Cyber Criminal di Indonesia saat ini mulai marak terjadi. Diawali dengan isu kebocoran data Tokopedia hingga kebocoran data BPJS kesehatan sehingga Cyber Criminal menjadi perbincangan yang hangat akhir-akhir ini. Cyber Criminal ini merupakan isu penting yang seharusnya diketahui oleh masyarakat luas sebagai upaya mitigasi risiko.
“Salah satu dampak dari kebocoran data yang sering terjadi adalah penyalahgunaan data pribadi, namun saat ini masyarakat awam masih kurang peduli terhadap hal ini,” ujar Dr. Sri Suning Kusumawardani, dosen DTETI UGM, dalam webinar bersama Cyberkata, Selasa (25/5).

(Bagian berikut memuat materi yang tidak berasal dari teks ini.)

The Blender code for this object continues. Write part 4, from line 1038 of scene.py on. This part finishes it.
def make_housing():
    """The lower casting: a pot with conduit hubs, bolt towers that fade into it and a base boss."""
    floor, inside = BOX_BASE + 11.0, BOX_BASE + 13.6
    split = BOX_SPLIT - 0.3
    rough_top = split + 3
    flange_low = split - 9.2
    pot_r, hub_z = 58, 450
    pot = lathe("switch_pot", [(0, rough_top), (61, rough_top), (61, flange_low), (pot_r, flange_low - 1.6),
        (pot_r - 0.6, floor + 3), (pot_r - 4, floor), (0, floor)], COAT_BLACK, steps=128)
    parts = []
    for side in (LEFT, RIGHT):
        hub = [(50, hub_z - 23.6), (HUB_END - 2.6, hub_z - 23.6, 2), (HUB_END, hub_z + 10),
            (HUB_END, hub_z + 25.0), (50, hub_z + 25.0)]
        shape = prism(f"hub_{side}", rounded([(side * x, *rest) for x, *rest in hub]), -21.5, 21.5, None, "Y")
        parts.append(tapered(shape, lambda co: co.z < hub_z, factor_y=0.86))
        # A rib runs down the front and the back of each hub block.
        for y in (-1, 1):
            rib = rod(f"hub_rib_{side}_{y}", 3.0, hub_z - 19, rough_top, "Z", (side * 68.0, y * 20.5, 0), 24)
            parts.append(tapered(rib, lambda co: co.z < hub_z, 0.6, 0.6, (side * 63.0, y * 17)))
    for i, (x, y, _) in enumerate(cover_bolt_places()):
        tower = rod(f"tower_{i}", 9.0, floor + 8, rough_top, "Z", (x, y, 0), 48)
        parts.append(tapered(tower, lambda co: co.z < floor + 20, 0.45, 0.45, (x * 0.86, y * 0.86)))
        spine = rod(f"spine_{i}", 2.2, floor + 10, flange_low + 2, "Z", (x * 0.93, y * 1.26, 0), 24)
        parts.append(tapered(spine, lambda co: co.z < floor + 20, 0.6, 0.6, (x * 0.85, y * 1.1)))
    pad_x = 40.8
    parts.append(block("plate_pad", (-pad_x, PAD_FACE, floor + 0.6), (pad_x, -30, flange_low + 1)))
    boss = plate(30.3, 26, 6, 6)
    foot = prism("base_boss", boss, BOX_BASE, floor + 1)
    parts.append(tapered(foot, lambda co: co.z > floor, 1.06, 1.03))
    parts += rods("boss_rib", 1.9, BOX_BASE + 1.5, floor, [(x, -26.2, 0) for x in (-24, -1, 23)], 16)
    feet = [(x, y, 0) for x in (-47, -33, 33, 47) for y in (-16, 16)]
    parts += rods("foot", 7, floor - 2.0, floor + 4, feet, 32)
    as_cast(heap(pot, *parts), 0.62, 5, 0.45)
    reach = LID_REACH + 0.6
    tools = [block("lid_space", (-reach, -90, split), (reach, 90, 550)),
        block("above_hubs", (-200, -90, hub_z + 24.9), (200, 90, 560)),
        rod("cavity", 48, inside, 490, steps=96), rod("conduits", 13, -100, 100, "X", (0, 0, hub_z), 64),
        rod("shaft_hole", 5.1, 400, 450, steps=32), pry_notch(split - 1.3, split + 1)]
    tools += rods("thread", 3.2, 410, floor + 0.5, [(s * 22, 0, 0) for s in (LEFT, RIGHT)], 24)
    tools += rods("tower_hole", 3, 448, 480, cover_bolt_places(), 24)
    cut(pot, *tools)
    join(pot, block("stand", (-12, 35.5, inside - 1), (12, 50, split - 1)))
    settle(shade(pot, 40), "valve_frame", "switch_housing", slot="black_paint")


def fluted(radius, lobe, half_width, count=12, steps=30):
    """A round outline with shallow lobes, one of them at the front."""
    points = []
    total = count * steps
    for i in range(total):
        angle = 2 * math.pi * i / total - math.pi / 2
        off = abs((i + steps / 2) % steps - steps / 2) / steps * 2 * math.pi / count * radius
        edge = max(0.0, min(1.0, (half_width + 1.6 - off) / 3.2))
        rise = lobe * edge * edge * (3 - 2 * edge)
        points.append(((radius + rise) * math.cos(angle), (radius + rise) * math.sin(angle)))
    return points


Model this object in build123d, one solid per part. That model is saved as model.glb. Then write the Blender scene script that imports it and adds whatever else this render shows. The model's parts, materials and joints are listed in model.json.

Dalam proses peretasan data, Cyber Criminal biasanya sudah berada di dalam sistem target yang cukup lama yaitu hitungan minggu atau bulan. Banyak kejadian ekstraksi data terdeteksi pada saat data sudah dijual. Hal tersebut dapat terjadi karena kurangnya sistem pendeteksi serangan.
Sementara dalam wawancara singkatnya Suning menjelaskan bahwa instansi atau organisasi yang memiliki sistem pengelolaan data pribadi harus memiliki tata kelola keamanan data dan prosedur jika terjadi Cyber Criminal serta perlu ada simulasi mitigasi risikonya. Penting juga sistem pendeteksi serangan dimiliki oleh instansi/organisasi.
Sebagai langkah respons, Suning menjelaska jika kita sudah mengetahui bahwa data kita disebarluaskan langkah yang harus dilakukan bagi seorang individu antara lain jika memungkinkan gantilah data email pada akun penting seperti akun bank, gunakan password lebih dari 12 karakter, aktifkan pengaturan keamanan dengan menggunakan autentikasi 2 faktor.
“Hal penting yang harus disadari oleh individu adalah waspada terhadap serangan lanjutan seperti mendapat SMS atau telepon yang meminta kode OTP, meminta nomor kartu kredit, meminta data pribadi, dan sebagainya,” katanya.
Untuk mengetahui apakah data milik kita sudah disebarluaskan dapat dicek melalui https://haveibeenpwned.com dan khusus data BPJS dapat dilakukan pengecekan melalui https://periksadata.com/bpjs/. Perlu diketahui bahwa periksadata.com hanya memuat data sampel saja, jadi isinya hanya 1 juta data.
Ismail, Co-Founder Cyberkata, menjelaskan database yang terlanjur tersebar ini sebenarnya bukan hanya harus dimitigasi secara individu, namun pemerintah atau instansi terkait pengumpul data juga harus turut andil dalam mengamankan data. Transparansi terkait kasus Cyber Criminal ini perlu dilakukan guna meningkatkan awareness di masing-masing individu.
“Undang-undang Perlindungan Data Pribadi (PDP) sudah saatnya berlaku di Indonesia,”kata Ismail.